Send back all the data below, exactly as given.
##### Dataset content
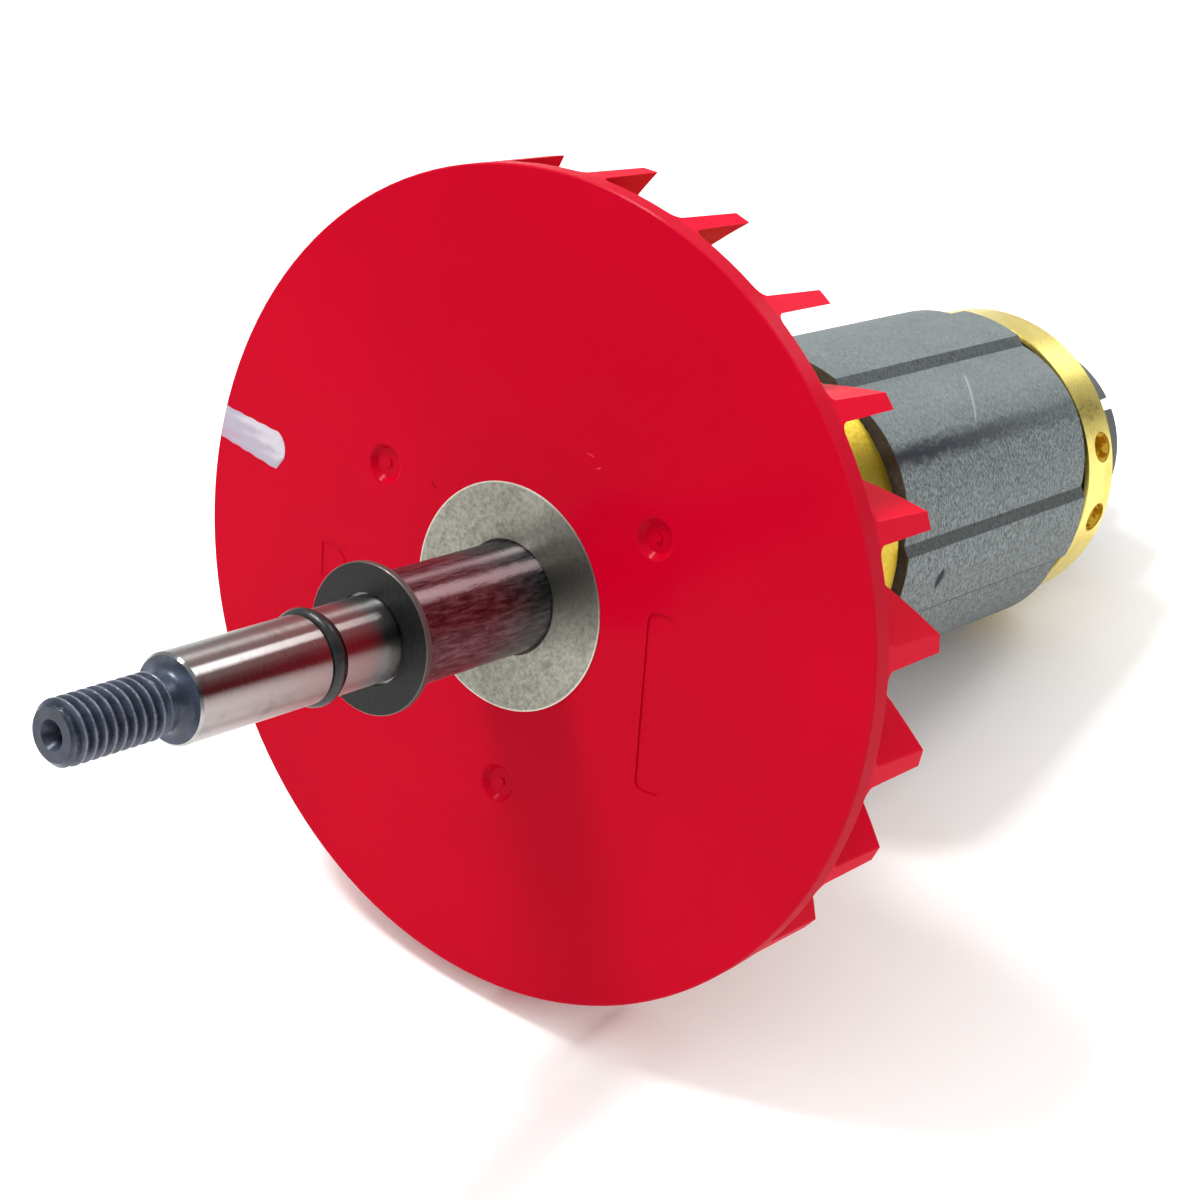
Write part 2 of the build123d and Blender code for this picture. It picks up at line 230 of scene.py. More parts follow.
class RotorSizes(bpy.types.PropertyGroup):
    """The sizes of what the solids leave out."""

    thread_pitch: length_setting("Thread pitch", "Distance between neighbouring crests", 1.411)
    paint_length: length_setting("Paint length", "How far the stroke runs in from the rim", 12.8)
    paint_width: length_setting("Paint width", "Width of the stroke at the rim", 4.66)
    paint_height: length_setting("Paint height", "Thickness of the paint film", 0.08)
    paint_angle: angle_setting("Paint angle", "Place of the stroke on the fan's rim", -83.8)
    paint_heading: angle_setting("Paint heading", "Direction that the stroke runs in", 94.6)


class RotorColours(bpy.types.PropertyGroup):
    """The colours of the finishes."""

    fan_red: colour_setting("Fan red", "Moulded plastic of the fan", 173, 0, 30)
    ground_steel: colour_setting("Ground steel", "Bright step, seat and journal", 170, 169, 168)
    phosphate: colour_setting("Phosphate", "Black coat of the thread and its shoulder", 58, 66, 83)
    turned_steel: colour_setting("Turned steel", "Flange of the fan's bush", 148, 148, 138)
    black_oxide: colour_setting("Black oxide", "Thrust washer", 30, 30, 30)
    rubber: colour_setting("Rubber", "Seal ring", 28, 28, 29)
    brass: colour_setting("Brass", "Balance rings", 235, 217, 118)
    lamination: colour_setting("Lamination", "Varnished stack", 114, 123, 124)
    dark_disc: colour_setting("Dark disc", "Slotted disc behind the rear ring", 78, 82, 82)
    nickel: colour_setting("Nickel", "Plating of the magnets", 196, 194, 188)
    paint: colour_setting("Paint", "White stroke on the fan", 159, 152, 165)
    floor: colour_setting("Floor", "Surface that the rotor lies on", 246, 244, 242)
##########
_Result for this task_
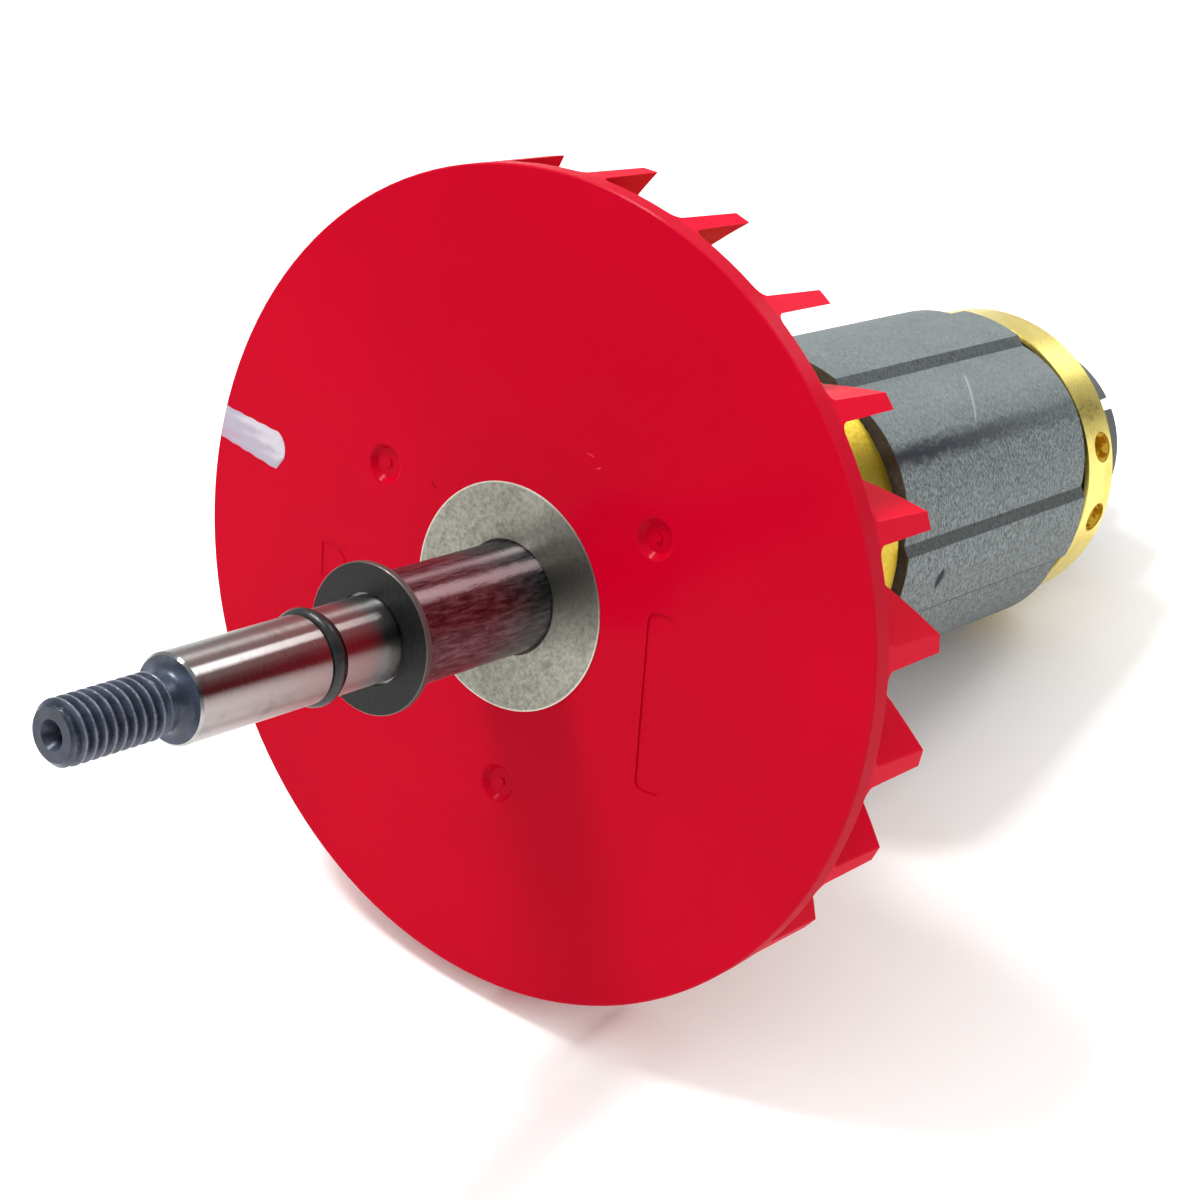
Write part 2 of the build123d and Blender code for this picture. It picks up at line 230 of scene.py. More parts follow.
class RotorSizes(bpy.types.PropertyGroup):
    """The sizes of what the solids leave out."""

    thread_pitch: length_setting("Thread pitch", "Distance between neighbouring crests", 1.411)
    paint_length: length_setting("Paint length", "How far the stroke runs in from the rim", 12.8)
    paint_width: length_setting("Paint width", "Width of the stroke at the rim", 4.66)
    paint_height: length_setting("Paint height", "Thickness of the paint film", 0.08)
    paint_angle: angle_setting("Paint angle", "Place of the stroke on the fan's rim", -83.8)
    paint_heading: angle_setting("Paint heading", "Direction that the stroke runs in", 94.6)


class RotorColours(bpy.types.PropertyGroup):
    """The colours of the finishes."""

    fan_red: colour_setting("Fan red", "Moulded plastic of the fan", 173, 0, 30)
    ground_steel: colour_setting("Ground steel", "Bright step, seat and journal", 170, 169, 168)
    phosphate: colour_setting("Phosphate", "Black coat of the thread and its shoulder", 58, 66, 83)
    turned_steel: colour_setting("Turned steel", "Flange of the fan's bush", 148, 148, 138)
    black_oxide: colour_setting("Black oxide", "Thrust washer", 30, 30, 30)
    rubber: colour_setting("Rubber", "Seal ring", 28, 28, 29)
    brass: colour_setting("Brass", "Balance rings", 235, 217, 118)
    lamination: colour_setting("Lamination", "Varnished stack", 114, 123, 124)
    dark_disc: colour_setting("Dark disc", "Slotted disc behind the rear ring", 78, 82, 82)
    nickel: colour_setting("Nickel", "Plating of the magnets", 196, 194, 188)
    paint: colour_setting("Paint", "White stroke on the fan", 159, 152, 165)
    floor: colour_setting("Floor", "Surface that the rotor lies on", 246, 244, 242)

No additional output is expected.